Anche se le esecuzioni sono finite da oltre due secoli, continuano i soprusi contro le nuove streghe, protese a combattere, in famiglia, nel lavoro e nei rapporti sociali, le logiche del capitalismo sessista che cela una idea stantia della donna: obbligato strumento di riproduzione della specie, in corsa contro il tempo per garantire gli eredi alla società e provvedere alla propria autoaffermazione, ond’evitare di diventare un parassita sociale. L’Istat riporta che oltre sei milioni di donne, nella fascia di età 16-70 anni, abbiano subito violenza, dalle forme più gravi dell’abuso fisico (schiaffi, pugni, calci, morsi, strangolamenti, ustioni e torture che richiamano i trascorsi medievali) a quello psicologico, allo stalking, al mobbing.

Un incendio devasta il cuore di chi subisce o assiste inerme a soprusi che difficilmente possono trovare giustizia. Le tracce non sono colmabili e la società mostra i segni delle prevaricazioni, nelle tensioni emotive che scuotono l’inconscio. I personaggi del romanzo incarnano questa drammatica verità: le loro Favole, isolate, tagliate fuori dalla realtà, sono destinate alla distruzione in un mondo che le sfrutta e le violenta.

Perseverando nell’usare l’odio come strumento di risoluzione dei conflitti, giungono alla catastrofe psicologica. Nella dialettica hegeliana la sintesi è la risultante dell’interazione tra Io e Non-Io. Non potendo l’Io stravolgere l’ambiente, ma solo apportare un contributo affinché i cambiamenti avvengano nel tempo, deve operare scelte appropriate che evitino uno scontro cruento col Non-Io, nel quale risulterebbe perdente.

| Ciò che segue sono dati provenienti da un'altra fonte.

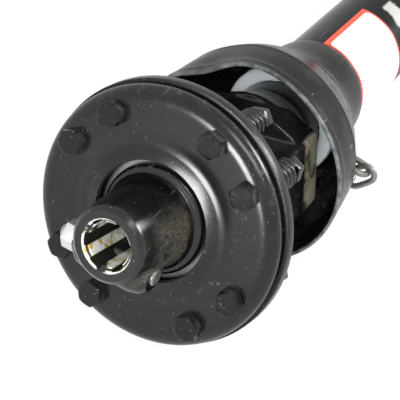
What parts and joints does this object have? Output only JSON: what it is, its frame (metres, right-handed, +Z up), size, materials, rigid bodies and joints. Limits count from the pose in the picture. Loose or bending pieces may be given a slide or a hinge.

Da un’esistenza preda della frustrazione, si salverà, quindi, l’anima non spenta dalla paura, ma capace di svincolarsi dalla logica della rivalsa e orientarsi verso una prospettiva diversa: «Quella dei filosofi. O degli animali» per contribuire al miglior cambiamento possibile. Un cambiamento lento, ma inesorabilmente attestato dalla Storia che tende a reimpostare la società in un’ottica postantropocentrica, nel rispetto della donna, dalla Natura e degli Altri umani e non umani.